The language that is used as the baseline in this course, MIPS, has one approach that splits instructions into 3 different types. Each type has its own structure to the following bits, divided into some number of data blocks that represent arguments, registers, immediate values, or other components. The type of the instruction is determined by its opcode, and so the processor cannot blindly load the instruction’s data to a certain location without first decoding the instruction in the following step. There are other design choices that can be made at this step. For example, my created language for this assignment, Opcode-Driven Microprocessor Instruction Set (ODMIS) has blocks of data in the instruction that are consistent regardless of the actual operation specified. Instead, the instruction consists of an opcode block of consistent length, followed by five blocks of consistent length. This would allow a potential architecture designed around the language to parse the arguments before decoding the instruction, and then leaving the opcode to drive the appropriate flags that determine the actions that the CPU takes on those arguments. This gave the “language” its name, since the opcode alone indicates the operational flags that should be set, as well as some other critical information that is discussed in the next section.

The second stage in the pipeline is the Decode step, in which the previously mentioned opcode is used to drive the behavior of the other components in the CPU. Examples of this control are enabling or disabling the read/write flags on registers, the program counter, accumulator (if present), among other things. This step can also change larger control data components, such as the active address in the register stack, or pass along immediate values if not handled during the Fetch step. The decode step, like all this pipeline’s stages, can be described or imagined as having many different implementations ranging from simple to immensely complex. At its core, the processor must be able to look up the opcode and return a set of outgoing flags and values to set for its dependent components to act upon in the following cycle.

In the case of variable length argument blocks (like in MIPS) or even variable length instructions overall, the parsing of the opcode will also drive how the rest of the instruction is parsed and decoded. This is where the potential gains, however small, of the ODMIS concept lie. The decoder will still rely on the opcode to decide on operational flags, but the argument parsing can be completed synchronously with the opcode parsing. This allows a standard set of transistors to hold the components of the instruction, and simply just needs those blocks to be provided to the appropriate component (register stack, ALU, memory retrieval, etc.).

Our third stage is to Execute the instruction that was decoded. This stage is the most amorphous of all the stages since the term “execute” is completely depended on the opcode. The most common executing component is an Arithmetic Logic Unit (ALU) that can do logical operations on inputs and produce a set of outputs including several indicator flags. This is where instructions such as ADD, SUBTRACT, OR, AND, bit-shifts, and other such operations will take place.
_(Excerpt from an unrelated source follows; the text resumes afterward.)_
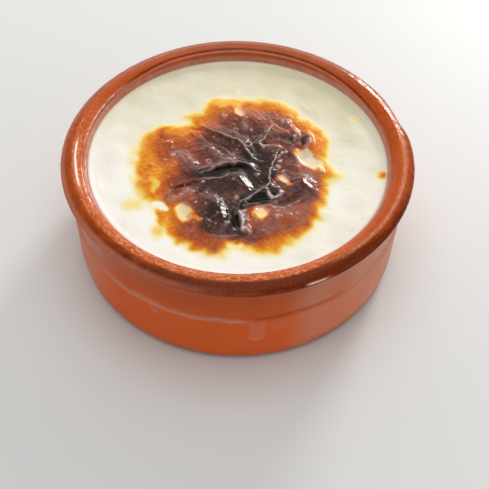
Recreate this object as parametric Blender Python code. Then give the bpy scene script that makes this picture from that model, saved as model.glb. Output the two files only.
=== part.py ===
"""Baked rice pudding in a small turned clay bowl.

Lengths are in millimetres, scaled to metres where a mesh is made. The bowl stands on z = 0
with its axis on Z; -Y is the side that faces the viewer. Angles are in degrees from +X.
"""
import bpy
import numpy as np
from mathutils.geometry import delaunay_2d_cdt

MM = 0.001

# Driving dimensions of the bowl
RIM_RADIUS = 60.0
HEIGHT = 42.3
WALL = 7.0
SEGMENTS = 80

# Section of the rim, from inside over the crest to its overhang: offsets from the rim's
# greatest radius and from the full height
RIM_SECTION = [
    (-9.0, -3.6), (-8.5, -2.2), (-7.7, -1.1), (-6.4, -0.35), (-4.6, 0.0), (-2.8, -0.3),
    (-1.1, -1.0), (-0.2, -1.8), (0.0, -2.6), (-0.5, -3.3), (-1.8, -3.9),
]

# Section of the wall, from the rim's overhang down to the foot: offsets from the rim's greatest
# radius, and heights. Its upper band is glazed and slightly hollow, the lower one is bare, and
# a small shoulder lies between.
SHOULDER_Z = 0.54 * HEIGHT
FOOT_RADIUS = RIM_RADIUS - 3.4
FOOT_ROUNDING = 4.2
WALL_SECTION = [
    (-3.1, HEIGHT - 4.4), (-3.7, HEIGHT - 7.2), (-3.7, SHOULDER_Z + 6.8), (-3.3, SHOULDER_Z + 0.7),
    (-2.6, SHOULDER_Z), (-2.9, 0.62 * SHOULDER_Z), (-3.1, FOOT_ROUNDING + 1.5),
]

# The hollow inside
INNER_RADIUS = RIM_RADIUS - 9.1
INNER_ROUNDING = 9.0

# What the maker's hand left: a slight oval, a second waver, a dent in the rim's outer edge,
# and an inner lip that runs further out at the back
OVAL = 0.3
OVAL_ANGLE = 80.0
WAVER = 0.15
DENT_DEPTH = 1.2
DENT_ANGLE = 17.5
DENT_HALF_ANGLE = 5.0
DENT_FROM_Z = 34.0
DENT_FADE = 4.0
LIP_DRIFT = 1.4
LIP_SHARE = 0.3

# The pudding fills the bowl to a few millimetres under the rim
GAP = 0.3
FILL_Z = HEIGHT - 4.1
MENISCUS = 0.25
MENISCUS_WIDTH = 2.0
LEVEL_RING = 6.0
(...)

While ODMIS doesn’t inherently bring anything different to this stage vs MIPS, it is a good time to discuss the way that ODMIS treats numerical types. To fit in with the concept of static partitions in the instruction structure, numbers in ODMIS are defined as either integers or decimals. Both are stored as two arguments per value, allowing the instructions for integer and decimal operations to be syntactically similar. The difference is that the type of the arguments is indicated by the opcode itself, such that there is a distinct operation for adding ints vs decimals. While this is largely an academic exercise that will bloat the instruction set for each numeric type, it brings up an interesting capability that the same data register could be treated as different values depending on the instruction that references it.

In my implementation for this assignment, I chose to lock each memory location to a certain numerical type, if it was storing that information. To achieve this, I assigned one bit in each location to be an indicator, essentially “IS\_INT”. This concept mimicked the ideas of signed values that is widely used in other architectures. This can also be paired with the signed concept as well, allowing for negative values to be stored. Storing the type of the data in its storage location enables the user to be type-safe when executing code. If a decimal-opcode is invoked on an integer register, we can tell that this is an error at runtime and can prevent the execution of the miswritten instruction. There is, of course, flexibility on this point. For example, the processor could accept integer operations on decimal registers, with the caveat that only the whole component of the value would be considered. This is made easy by the argumentation separation described in ODMIS – we can simply take from only the first representative argument for the decimal value, which is defined explicitly as the whole number component.

The fourth and fifth stages, Memory and Write, can be combined for the purposes of discussing their impact from ODMIS’s changes. These stages encompass the access of registers, memory, and cache to read and write values that are input or computed during the previous stages. This is the part of the instruction’s lifecycle in which conflicts with preceding instructions can arise, which require previous planning to avoid unexpected results. The most naïve approach to solving simultaneous reference issues (for example, one register being modified and read from in the same cycle) is to inject stalls into the instruction stack, delaying the memory access by the offending command. As has been established in class, there are numerous other established techniques that allow the processor to more efficiently solve this issue, but unfortunately ODMIS doesn’t provide any more clear structures with which to alleviate the problem. A change in the implementation of ODMIS is that there is no need to distinguish between floating-point and integer registers on the processor. As discussed above, a leading flag on the register indicates its type, and the structure of the data is always composed of two equal-sized arguments that either define a 2-unit long integer or a decimal with 1-unit of whole value and 1-unit of fractional value. This means that use of a common set registers to hold any possible values generated by the instructions is a totally reasonable and minimalistic approach to designing the on-chip register set. Of course, separation may still be desired for the specific operations of the CPU, but it is not required.

Overall, there is much that is admittedly impractical about the ODMIS language. Notable elements include a limited range of fractional representation and core instructional bloat. However, it was exciting to try and change some of the core premises of the MIPS language when designing a smaller, experimental variation. I particularly enjoy the potential improvements to the pipelining system in which the arguments could be passed to the processor or other components earlier on in the process due to their uniform design across all instructions. Additionally, the possibility of producing different results when operating on the same register value but with different value-type opcodes is a thought-provoking design element that could be utilized in some specialized situations. Otherwise, type-marking the storage locations themselves, as was done in my simulator, allows for imbedded run-time detection of mixed-type operations and can protect against unintended outcomes. All things considered, the practice of creating the logic of ODMIS led me to a greater appreciation of both the designers and innovators of MIPS as well as those that have iterated countless times to bring the state of computer architecture to the stage we are in now.